One way out of sunk cost is planning projects around multiple upsides. Find projects were you benefit even if you fail. Maybe one goal for the short you’re making is to become a well known director. You can also make this an opportunity to learn a new skill like working with collaborators, testing a new business model, experimenting with production structure, pushing an artistic boundary. When it looks like the project isn’t going well you can bail, and you’ll know you’re not losing everything.

What are quota’s for?

The output for most animators is measured in frames/second/feet of animation. When I started in this business I was a little dubious about quota. It seemed to me to put a lot of pressure on the artists. It also is a rather blunt tool. Not every frame is the same amount of work. On the first productions I led we had no quota. On the productions I run now we barely have a quota. The problem with the quota for most studios or productions is that it doesn’t answer the question, “what is it for?”

The reason that animators need to make a certain amount of animation is to stay on schedule. The schedules are based on assumptions like, 12 animators animating 30 seconds/week, the episode will be done in 2 weeks. This all makes sense, except when an animator can’t make 30 seconds/week. Again not all frames are equal.

While I don’t use quota in my productions. I still follow this reasoning. I make my schedules based on this rate of production. Instead of using it as a quota we use it as a benchmark. We track our rate of production to this benchmark. We track it on an episode basis. It looks something like this.

graph of estimated frames per week and actual frames per week

We like this because it gives us context. It tells us when we’re behind and when we’re ahead. We can adjust accordingly and hit the deadline. It takes the pressure off the individual and spreads it across the team. I hope other people try out this method too.

Organization is underrated

My girlfriend and I go to Starbucks a lot, they make the best decaf coffee either of us have ever had. The joke about Starbucks is that they’re all the same, consistent, but there are still good ones and bad ones. Ones you have brewed decaf and the ones that don’t. Sometimes you get out of a Starbucks and you’re like, “That was a BAD Starbucks.” I made the connection that the difference between a good Starbucks and a bad one often comes down to management and organization. At a good one you might have one person take your order and getting brewed coffee, another person will ring you up, and a barista making the espresso drinks. Everyone has their place. In the Starbucks we were just in, we had one person listen to my girlfriend’s order then run off to get food out of the oven, another person then took her order again, finally, the first person comes back to take my order and moments later they’re the one making our drinks. They were so exhausted they couldn’t get out the five-word name of my girlfriend’s drink (which is fair) but ended our interaction with an irritated “whatever it’s called”.

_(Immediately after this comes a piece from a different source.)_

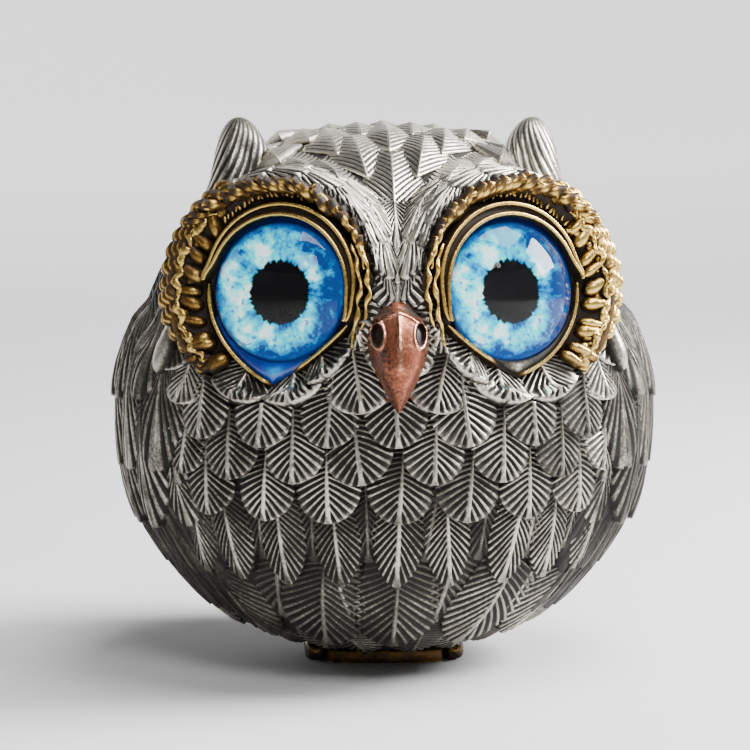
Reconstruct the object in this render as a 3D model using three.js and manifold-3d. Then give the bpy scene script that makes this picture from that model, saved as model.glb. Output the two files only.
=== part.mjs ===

Just about everyone would like to be more organized. Artists have a tricky relationship with organization. You want to be creative and free. When things feel to constrictive it isn’t fun anymore. When you don’t organize you don’t get things done. Projects stretch into the distance, you get bored, or keep on changing the scope. We want to produce the best work we can, and make it all the way to the finish line. Judd Apatow, in an interview with Brian Koppelman, talks how he gets the most out of his staff.

“…you have to be very clear with your staff what the process is going to be…And then if everyone knows that then you lose the emotional aspect, which is, “I’m so mad at Judd for screwing with my script.” There is a respect to the writer, ‘you’re going to get a lot of runs at this. We’re going to start it really early, we’re not going to assign you a script we going to shoot three weeks later. I’m going to do it months in advance.”

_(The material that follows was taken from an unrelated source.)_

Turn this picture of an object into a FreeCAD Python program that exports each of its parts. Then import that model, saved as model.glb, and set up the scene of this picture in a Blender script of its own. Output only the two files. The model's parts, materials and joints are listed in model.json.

What Judd underscores here is that being clear about the process helps everyone be on the same page. You might think that everyone knows the process but you’d be surprised. You might think you know the process for whatever you are doing, putting it in writing will make it much more clear to you. You’ll start to see the gaps, the bottlenecks, where you deal with unknowns. Management starts with understanding the important thing to be doing. In creative work understanding the process means understanding how many iterations you’ll need before a story is good enough, or a design is refined.

That brings me back to the Starbucks analogy. You want to be the Starbucks that’s orderly, where each person has their job. Those are my favourite ones to go to, not just for the organization but the friendliness of the people that work there because the flow keeps them from getting overwhelmed. There’s a process and the process actually helps us make the best work. There are times that when everything is down to the wire you get the best ideas. There’s a creative energy that can be very enticing. Animation takes so long that consistency is more useful. Putting a little time early on, set up the process, and it will give you the freedom to be  more creative. You will also get more done and finish more projects. Being productive is a benefit in itself.